PLoS ONE (Jan 2024)
Advancements in urban scene segmentation using deep learning and generative adversarial networks for accurate satellite image analysis.
Abstract
In the urban scene segmentation, the "image-to-image translation issue" refers to the fundamental task of transforming input images into meaningful segmentation maps, which essentially involves translating the visual information present in the input image into semantic labels for different classes. When this translation process is inaccurate or incomplete, it can lead to failed segmentation results where the model struggles to correctly classify pixels into the appropriate semantic categories. The study proposed a conditional Generative Adversarial Network (cGAN), for creating high-resolution urban maps from satellite images.
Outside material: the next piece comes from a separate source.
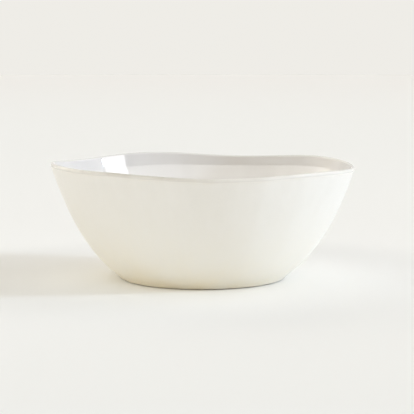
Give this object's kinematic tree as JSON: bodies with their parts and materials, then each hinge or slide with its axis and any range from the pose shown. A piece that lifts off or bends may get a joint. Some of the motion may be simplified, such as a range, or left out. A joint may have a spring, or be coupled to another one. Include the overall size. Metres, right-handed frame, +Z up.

The method combines semantic and spatial data using cGAN framework to produce realistic urban scenes while maintaining crucial details. To assess the performance of the proposed method, extensive experiments are performed on benchmark datasets, the ISPRS Potsdam and Vaihingen datasets. Intersection over Union (IoU) and Pixel Accuracy are two quantitative metrics used to evaluate the segmentation accuracy of the produced maps. The proposed method outperforms traditional methods with an IoU of 87% and a Pixel Accuracy of 93%. The experimental findings show that the suggested cGAN-based method performs better than traditional techniques, attaining better segmentation accuracy and generating better urban maps with finely detailed information. The suggested approach provides a framework for resolving the image-to-image translation difficulties in urban scene segmentation, demonstrating the potential of cGANs for producing excellent urban maps from satellite data.